If you show up at the only grocery in town, and you buy a bag of apples, and the grocery gives the people ahead of you and behind you in line full bags and gives you half of an apple and a vague promise that you can get the rest of the bag next year or next century maybe, are you seriously going to be happy with that?

No. No, they weren’t. If everybody had been on their side, there wouldn’t have been any problem to start with.

As I was saying earlier, this appears to be calculated to achieve the opposite of alleged objectives of establishing law and order.

FFS. Marketing and Communication degrees hard at work. :roll_eyes:

That is simplistic and incorrect.

I’ve been a supporter of solving problems with policing, but the “defund” movement completely loses me. The term is either being used correctly by the person (those that want to abolish) and I 100% disagree with that. Or the term is being used completely incorrectly, which is just plain dumb.

One of my friends said: “but it’s just like a negotiating tactic, you ask for more than you expect to get.” But I’m not interested in such an extreme level of poor communication. If I’m selling my house and someone offers zero dollars as their starting point, I’m not even going to respond, there is a significant chance that communication with that type of person is just a waste of time.

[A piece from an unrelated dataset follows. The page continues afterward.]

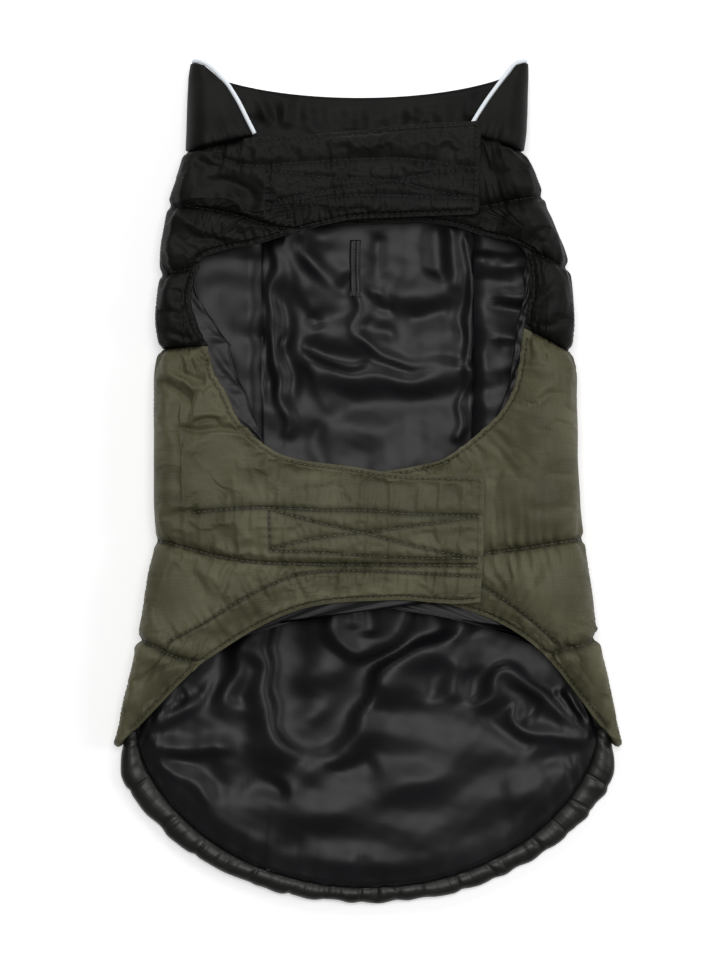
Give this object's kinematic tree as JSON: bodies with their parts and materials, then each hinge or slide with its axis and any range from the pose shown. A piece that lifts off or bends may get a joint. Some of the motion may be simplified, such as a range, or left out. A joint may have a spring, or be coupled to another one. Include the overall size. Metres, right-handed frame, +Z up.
{
  "type": "dog winter coat",
  "caption": "Padded dog coat laid flat on its back: quilted colour-blocked shell, satin lining, stand collar with reflective piping, strap closures and elastic tail hem.",
  "frame": {"origin": "centre of the coat's footprint, on the surface that it lies on", "axes": "+Y towards the collar, +Z up through the belly side, +X towards the side whose straps lie underneath"},
  "size_m": [0.2828, 0.4711, 0.0371],
  "materials": {
    "black_taffeta": "fine woven polyester taffeta, matt with a faint sheen",
    "olive_taffeta": "fine woven polyester taffeta, olive, soft sheen",
    "black_satin": "smooth satin lining, glossy along its folds",
    "reflective_white": "pale reflective tape wrapped round a cord"
  },
  "bodies": {
    "root": {"upper_back": "black_taffeta", "lower_back": "olive_taffeta", "left_upper_flank": "black_taffeta", "right_upper_flank": "black_taffeta", "left_lower_flank": "olive_taffeta", "right_lower_flank": "olive_taffeta", "back_lining": "black_satin", "left_lining": "black_satin", "right_lining": "black_satin", "collar_outer": "black_taffeta", "collar_facing": "black_taffeta", "collar_piping": "reflective_white", "tail_hem": "black_taffeta", "lead_slit_welt": "black_taffeta"}
  },
  "joints": []
}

Protesting police violence with arson, looting, racial and politically motivated assaults, and vandalism isn’t peaceful. Nor is it speech.

Your repeated posting of that position without indication of irony or sarcasm up until post #532 in this thread. If all we have to go by is your text alone there is no reason to think you are anything but sincere in what you state.

No, you’re right. The only correct response to police violence is: “Thank you sir! May I have another!”

I am questioning if some of the orders being given are lawful. I suspect they are not. So do other people with far more knowledge of the law than I have, such as the ACLU and various other entities filing lawsuits.